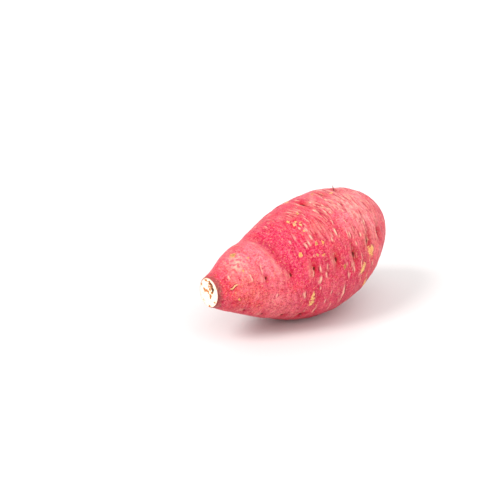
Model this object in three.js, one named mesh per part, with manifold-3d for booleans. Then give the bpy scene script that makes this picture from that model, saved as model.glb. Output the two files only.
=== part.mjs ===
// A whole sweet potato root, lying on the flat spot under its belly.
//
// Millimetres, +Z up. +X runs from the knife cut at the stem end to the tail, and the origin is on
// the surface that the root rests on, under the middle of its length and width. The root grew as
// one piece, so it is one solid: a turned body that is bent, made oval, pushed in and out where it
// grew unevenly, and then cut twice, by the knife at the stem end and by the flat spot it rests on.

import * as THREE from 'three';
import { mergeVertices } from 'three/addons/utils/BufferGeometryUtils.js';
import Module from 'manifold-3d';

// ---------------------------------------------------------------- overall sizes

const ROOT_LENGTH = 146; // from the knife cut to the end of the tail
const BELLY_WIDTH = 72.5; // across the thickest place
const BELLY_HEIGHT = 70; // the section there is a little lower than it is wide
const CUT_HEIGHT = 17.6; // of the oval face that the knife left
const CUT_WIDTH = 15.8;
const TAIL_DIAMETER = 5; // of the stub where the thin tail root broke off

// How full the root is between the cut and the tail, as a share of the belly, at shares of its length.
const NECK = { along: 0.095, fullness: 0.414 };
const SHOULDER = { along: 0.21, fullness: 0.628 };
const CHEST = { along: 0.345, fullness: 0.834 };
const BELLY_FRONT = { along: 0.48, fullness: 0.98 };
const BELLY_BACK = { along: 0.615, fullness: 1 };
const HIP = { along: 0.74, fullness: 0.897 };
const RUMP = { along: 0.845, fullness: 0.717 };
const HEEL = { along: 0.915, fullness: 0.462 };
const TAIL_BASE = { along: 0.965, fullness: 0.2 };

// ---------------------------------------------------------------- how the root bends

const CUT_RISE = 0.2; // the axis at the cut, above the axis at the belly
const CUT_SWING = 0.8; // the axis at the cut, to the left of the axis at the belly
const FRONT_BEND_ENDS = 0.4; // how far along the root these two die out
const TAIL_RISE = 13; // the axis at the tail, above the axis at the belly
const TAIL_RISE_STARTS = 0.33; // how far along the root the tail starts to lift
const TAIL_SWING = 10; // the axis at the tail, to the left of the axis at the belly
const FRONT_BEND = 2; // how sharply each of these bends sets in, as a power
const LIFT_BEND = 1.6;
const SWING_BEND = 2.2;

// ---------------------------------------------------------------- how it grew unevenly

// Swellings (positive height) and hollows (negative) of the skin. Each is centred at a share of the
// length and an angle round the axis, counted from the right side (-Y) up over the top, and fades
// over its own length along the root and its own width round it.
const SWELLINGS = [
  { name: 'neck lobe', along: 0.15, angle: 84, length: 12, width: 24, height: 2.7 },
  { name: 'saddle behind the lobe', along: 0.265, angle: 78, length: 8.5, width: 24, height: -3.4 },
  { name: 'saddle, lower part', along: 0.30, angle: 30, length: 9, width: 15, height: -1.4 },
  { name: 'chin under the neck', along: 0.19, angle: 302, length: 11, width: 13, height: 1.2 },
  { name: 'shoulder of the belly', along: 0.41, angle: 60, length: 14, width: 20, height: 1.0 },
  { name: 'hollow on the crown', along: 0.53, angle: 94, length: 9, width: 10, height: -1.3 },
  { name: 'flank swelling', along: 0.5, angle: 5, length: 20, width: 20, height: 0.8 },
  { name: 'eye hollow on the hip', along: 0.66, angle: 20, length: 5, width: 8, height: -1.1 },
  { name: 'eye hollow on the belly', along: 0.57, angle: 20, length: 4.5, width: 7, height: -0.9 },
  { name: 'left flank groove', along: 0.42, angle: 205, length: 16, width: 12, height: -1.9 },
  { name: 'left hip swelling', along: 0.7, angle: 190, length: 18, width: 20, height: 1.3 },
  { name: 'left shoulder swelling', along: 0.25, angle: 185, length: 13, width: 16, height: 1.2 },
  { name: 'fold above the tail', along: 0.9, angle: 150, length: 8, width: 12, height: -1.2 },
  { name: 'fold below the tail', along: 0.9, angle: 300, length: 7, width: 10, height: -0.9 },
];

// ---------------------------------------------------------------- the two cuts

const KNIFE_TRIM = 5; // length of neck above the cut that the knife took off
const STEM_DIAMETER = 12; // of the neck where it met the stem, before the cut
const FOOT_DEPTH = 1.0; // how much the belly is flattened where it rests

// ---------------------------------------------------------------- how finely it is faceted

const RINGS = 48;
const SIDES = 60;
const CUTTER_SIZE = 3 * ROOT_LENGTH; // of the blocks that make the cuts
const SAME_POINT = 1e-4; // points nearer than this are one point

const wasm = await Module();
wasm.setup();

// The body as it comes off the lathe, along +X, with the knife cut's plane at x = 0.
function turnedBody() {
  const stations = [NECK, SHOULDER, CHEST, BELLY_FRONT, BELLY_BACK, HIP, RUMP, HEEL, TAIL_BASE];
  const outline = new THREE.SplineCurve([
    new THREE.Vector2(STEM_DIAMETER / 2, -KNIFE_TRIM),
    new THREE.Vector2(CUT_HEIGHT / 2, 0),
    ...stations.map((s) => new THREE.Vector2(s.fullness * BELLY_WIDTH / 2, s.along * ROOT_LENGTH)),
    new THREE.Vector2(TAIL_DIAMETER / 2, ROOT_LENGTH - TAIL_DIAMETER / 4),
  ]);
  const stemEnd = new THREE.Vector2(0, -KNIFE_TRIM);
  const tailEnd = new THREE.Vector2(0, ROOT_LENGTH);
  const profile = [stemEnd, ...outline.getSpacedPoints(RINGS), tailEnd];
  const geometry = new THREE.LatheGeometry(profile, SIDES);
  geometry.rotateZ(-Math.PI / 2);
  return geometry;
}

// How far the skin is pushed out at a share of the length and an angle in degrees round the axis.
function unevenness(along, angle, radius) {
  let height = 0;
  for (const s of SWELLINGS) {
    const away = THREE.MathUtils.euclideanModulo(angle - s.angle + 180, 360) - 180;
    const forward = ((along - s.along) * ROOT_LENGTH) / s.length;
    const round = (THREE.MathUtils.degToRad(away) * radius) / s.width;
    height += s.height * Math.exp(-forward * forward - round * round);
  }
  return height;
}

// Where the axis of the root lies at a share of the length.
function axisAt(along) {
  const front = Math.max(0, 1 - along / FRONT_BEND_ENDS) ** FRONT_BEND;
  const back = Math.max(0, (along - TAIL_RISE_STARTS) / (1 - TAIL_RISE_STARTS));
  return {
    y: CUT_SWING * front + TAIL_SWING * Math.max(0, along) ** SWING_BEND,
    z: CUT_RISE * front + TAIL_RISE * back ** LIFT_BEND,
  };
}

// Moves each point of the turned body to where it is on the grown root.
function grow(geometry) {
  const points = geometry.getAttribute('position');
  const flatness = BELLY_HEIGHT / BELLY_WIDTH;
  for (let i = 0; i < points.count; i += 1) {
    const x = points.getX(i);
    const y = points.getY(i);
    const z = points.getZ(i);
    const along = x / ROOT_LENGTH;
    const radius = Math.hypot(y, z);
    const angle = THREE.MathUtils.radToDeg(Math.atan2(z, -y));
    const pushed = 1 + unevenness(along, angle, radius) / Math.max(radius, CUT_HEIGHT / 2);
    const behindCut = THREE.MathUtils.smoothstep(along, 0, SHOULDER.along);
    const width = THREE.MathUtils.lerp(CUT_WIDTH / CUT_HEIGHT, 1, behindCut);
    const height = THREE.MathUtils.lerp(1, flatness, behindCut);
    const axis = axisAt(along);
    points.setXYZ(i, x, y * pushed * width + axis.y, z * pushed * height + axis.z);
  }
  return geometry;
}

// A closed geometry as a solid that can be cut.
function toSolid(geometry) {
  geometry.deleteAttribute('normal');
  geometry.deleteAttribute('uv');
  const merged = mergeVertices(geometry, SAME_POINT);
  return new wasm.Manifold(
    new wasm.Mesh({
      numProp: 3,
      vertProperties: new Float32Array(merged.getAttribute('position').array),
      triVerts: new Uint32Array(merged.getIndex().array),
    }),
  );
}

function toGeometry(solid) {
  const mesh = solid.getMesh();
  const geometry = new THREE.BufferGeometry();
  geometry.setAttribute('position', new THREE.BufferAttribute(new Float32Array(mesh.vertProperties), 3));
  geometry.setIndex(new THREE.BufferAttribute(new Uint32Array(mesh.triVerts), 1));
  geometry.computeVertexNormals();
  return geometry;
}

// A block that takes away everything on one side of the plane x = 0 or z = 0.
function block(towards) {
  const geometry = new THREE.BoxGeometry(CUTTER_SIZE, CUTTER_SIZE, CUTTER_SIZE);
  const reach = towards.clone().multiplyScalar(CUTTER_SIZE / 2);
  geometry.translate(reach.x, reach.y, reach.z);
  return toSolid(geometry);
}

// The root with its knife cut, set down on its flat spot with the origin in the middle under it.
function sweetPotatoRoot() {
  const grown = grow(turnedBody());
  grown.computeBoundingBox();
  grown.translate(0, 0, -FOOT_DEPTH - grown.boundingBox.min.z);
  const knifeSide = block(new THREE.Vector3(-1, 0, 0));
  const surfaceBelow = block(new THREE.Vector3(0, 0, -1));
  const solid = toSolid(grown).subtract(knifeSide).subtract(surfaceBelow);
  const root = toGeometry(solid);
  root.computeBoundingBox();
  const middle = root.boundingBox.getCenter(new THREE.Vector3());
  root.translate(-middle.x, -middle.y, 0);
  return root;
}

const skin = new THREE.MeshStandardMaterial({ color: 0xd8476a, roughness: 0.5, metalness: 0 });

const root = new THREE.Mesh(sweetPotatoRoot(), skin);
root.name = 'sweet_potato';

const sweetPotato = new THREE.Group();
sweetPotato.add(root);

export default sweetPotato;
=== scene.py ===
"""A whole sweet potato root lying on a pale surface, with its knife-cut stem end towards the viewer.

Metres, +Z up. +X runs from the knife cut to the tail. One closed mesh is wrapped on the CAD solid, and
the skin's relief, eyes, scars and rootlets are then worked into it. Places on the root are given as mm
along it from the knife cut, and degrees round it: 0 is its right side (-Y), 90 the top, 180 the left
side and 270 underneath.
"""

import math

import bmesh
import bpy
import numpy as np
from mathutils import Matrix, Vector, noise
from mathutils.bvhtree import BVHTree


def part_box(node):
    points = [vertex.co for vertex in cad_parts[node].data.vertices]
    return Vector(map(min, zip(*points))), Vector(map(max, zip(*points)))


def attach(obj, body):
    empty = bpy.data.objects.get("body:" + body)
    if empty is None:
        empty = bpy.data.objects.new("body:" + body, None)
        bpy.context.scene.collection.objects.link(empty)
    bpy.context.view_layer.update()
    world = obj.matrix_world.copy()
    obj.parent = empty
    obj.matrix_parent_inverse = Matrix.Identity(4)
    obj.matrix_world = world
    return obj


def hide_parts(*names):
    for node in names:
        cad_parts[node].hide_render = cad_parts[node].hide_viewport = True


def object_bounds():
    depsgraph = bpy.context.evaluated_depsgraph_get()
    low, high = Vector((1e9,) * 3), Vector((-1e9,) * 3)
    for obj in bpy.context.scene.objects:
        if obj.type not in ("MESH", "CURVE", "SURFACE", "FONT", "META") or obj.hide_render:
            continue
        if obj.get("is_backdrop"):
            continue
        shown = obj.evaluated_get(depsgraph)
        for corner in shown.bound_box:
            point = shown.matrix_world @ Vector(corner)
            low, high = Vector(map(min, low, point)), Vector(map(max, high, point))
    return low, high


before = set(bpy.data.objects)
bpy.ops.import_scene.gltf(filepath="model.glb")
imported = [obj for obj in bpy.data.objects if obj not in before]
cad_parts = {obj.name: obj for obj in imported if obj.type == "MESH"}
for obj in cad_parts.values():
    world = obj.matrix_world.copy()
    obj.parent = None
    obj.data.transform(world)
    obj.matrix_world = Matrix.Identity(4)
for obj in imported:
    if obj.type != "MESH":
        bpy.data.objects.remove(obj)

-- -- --

**Stated exercise**
Extract from the listing above the lines between the line containing "const skin = new" and the line containing "shown = obj.evaluated_get(depsgraph)", keeping both of those lines. Output nothing else.

**Solution**
const skin = new THREE.MeshStandardMaterial({ color: 0xd8476a, roughness: 0.5, metalness: 0 });

const root = new THREE.Mesh(sweetPotatoRoot(), skin);
root.name = 'sweet_potato';

const sweetPotato = new THREE.Group();
sweetPotato.add(root);

export default sweetPotato;
=== scene.py ===
"""A whole sweet potato root lying on a pale surface, with its knife-cut stem end towards the viewer.

Metres, +Z up. +X runs from the knife cut to the tail. One closed mesh is wrapped on the CAD solid, and
the skin's relief, eyes, scars and rootlets are then worked into it. Places on the root are given as mm
along it from the knife cut, and degrees round it: 0 is its right side (-Y), 90 the top, 180 the left
side and 270 underneath.
"""

import math

import bmesh
import bpy
import numpy as np
from mathutils import Matrix, Vector, noise
from mathutils.bvhtree import BVHTree


def part_box(node):
    points = [vertex.co for vertex in cad_parts[node].data.vertices]
    return Vector(map(min, zip(*points))), Vector(map(max, zip(*points)))


def attach(obj, body):
    empty = bpy.data.objects.get("body:" + body)
    if empty is None:
        empty = bpy.data.objects.new("body:" + body, None)
        bpy.context.scene.collection.objects.link(empty)
    bpy.context.view_layer.update()
    world = obj.matrix_world.copy()
    obj.parent = empty
    obj.matrix_parent_inverse = Matrix.Identity(4)
    obj.matrix_world = world
    return obj


def hide_parts(*names):
    for node in names:
        cad_parts[node].hide_render = cad_parts[node].hide_viewport = True


def object_bounds():
    depsgraph = bpy.context.evaluated_depsgraph_get()
    low, high = Vector((1e9,) * 3), Vector((-1e9,) * 3)
    for obj in bpy.context.scene.objects:
        if obj.type not in ("MESH", "CURVE", "SURFACE", "FONT", "META") or obj.hide_render:
            continue
        if obj.get("is_backdrop"):
            continue
        shown = obj.evaluated_get(depsgraph)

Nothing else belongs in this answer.